-- EXTRACTED MATERIAL --
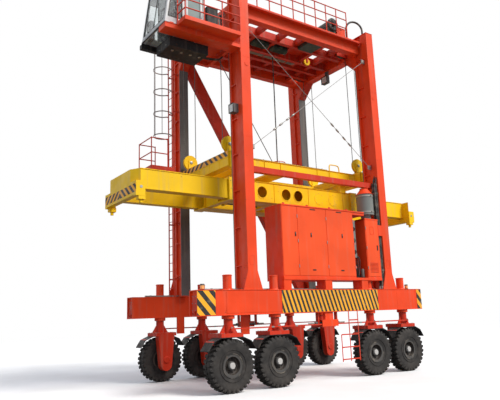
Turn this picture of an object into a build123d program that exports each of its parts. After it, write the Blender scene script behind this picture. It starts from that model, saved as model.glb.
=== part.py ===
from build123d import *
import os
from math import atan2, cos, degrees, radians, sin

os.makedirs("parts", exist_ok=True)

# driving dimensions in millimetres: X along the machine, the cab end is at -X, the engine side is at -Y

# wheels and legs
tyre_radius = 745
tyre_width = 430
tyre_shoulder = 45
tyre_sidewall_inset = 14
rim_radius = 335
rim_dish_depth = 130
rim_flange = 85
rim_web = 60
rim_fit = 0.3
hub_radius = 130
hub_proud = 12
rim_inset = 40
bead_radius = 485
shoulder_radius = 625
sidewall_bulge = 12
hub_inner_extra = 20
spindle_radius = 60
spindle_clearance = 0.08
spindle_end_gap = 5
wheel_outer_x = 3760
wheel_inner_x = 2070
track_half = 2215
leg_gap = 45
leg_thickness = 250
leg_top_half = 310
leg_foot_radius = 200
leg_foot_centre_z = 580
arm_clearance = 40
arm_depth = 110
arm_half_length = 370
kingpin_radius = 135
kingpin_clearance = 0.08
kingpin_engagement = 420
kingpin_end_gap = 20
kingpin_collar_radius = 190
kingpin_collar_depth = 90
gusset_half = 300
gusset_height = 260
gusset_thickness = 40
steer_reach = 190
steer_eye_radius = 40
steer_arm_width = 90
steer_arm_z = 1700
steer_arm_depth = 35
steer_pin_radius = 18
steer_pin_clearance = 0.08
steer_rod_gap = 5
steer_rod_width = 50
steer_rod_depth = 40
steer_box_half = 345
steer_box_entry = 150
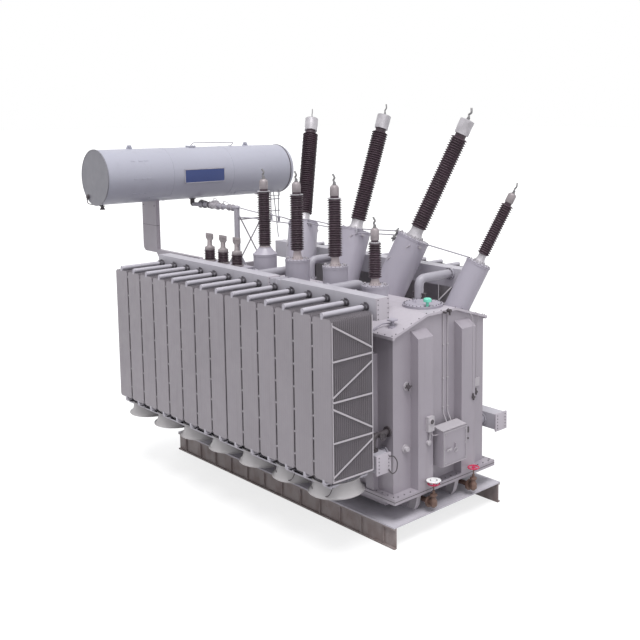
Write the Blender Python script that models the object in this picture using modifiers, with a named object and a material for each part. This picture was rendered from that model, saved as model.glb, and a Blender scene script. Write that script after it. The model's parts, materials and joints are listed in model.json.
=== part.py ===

-- SET TASK --
Would you copy out each line exactly as written?

-- TASK SOLUTION --
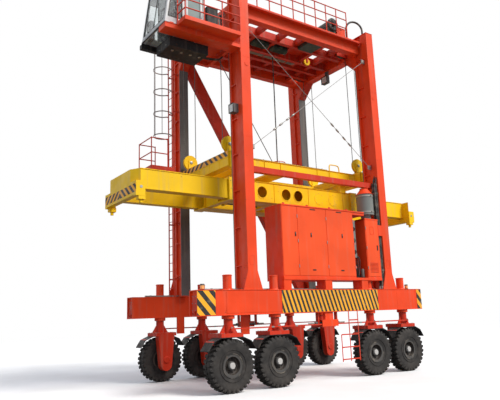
Turn this picture of an object into a build123d program that exports each of its parts. After it, write the Blender scene script behind this picture. It starts from that model, saved as model.glb.
=== part.py ===
from build123d import *
import os
from math import atan2, cos, degrees, radians, sin

os.makedirs("parts", exist_ok=True)

# driving dimensions in millimetres: X along the machine, the cab end is at -X, the engine side is at -Y

# wheels and legs
tyre_radius = 745
tyre_width = 430
tyre_shoulder = 45
tyre_sidewall_inset = 14
rim_radius = 335
rim_dish_depth = 130
rim_flange = 85
rim_web = 60
rim_fit = 0.3
hub_radius = 130
hub_proud = 12
rim_inset = 40
bead_radius = 485
shoulder_radius = 625
sidewall_bulge = 12
hub_inner_extra = 20
spindle_radius = 60
spindle_clearance = 0.08
spindle_end_gap = 5
wheel_outer_x = 3760
wheel_inner_x = 2070
track_half = 2215
leg_gap = 45
leg_thickness = 250
leg_top_half = 310
leg_foot_radius = 200
leg_foot_centre_z = 580
arm_clearance = 40
arm_depth = 110
arm_half_length = 370
kingpin_radius = 135
kingpin_clearance = 0.08
kingpin_engagement = 420
kingpin_end_gap = 20
kingpin_collar_radius = 190
kingpin_collar_depth = 90
gusset_half = 300
gusset_height = 260
gusset_thickness = 40
steer_reach = 190
steer_eye_radius = 40
steer_arm_width = 90
steer_arm_z = 1700
steer_arm_depth = 35
steer_pin_radius = 18
steer_pin_clearance = 0.08
steer_rod_gap = 5
steer_rod_width = 50
steer_rod_depth = 40
steer_box_half = 345
steer_box_entry = 150
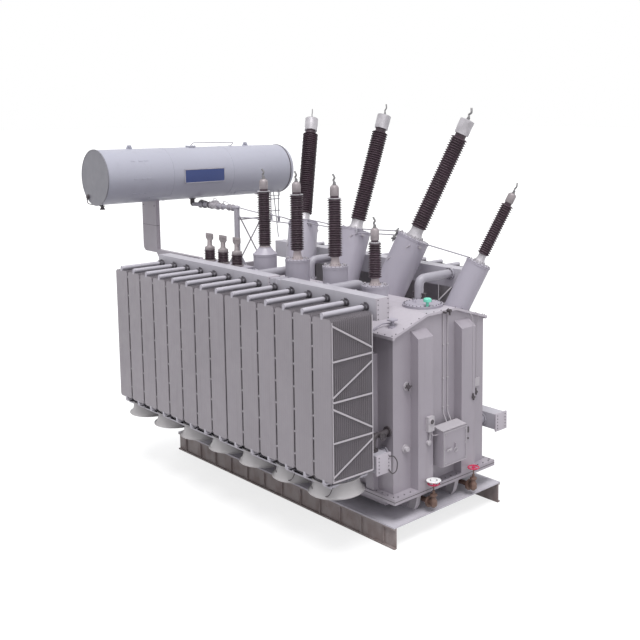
Write the Blender Python script that models the object in this picture using modifiers, with a named object and a material for each part. This picture was rendered from that model, saved as model.glb, and a Blender scene script. Write that script after it. The model's parts, materials and joints are listed in model.json.
=== part.py ===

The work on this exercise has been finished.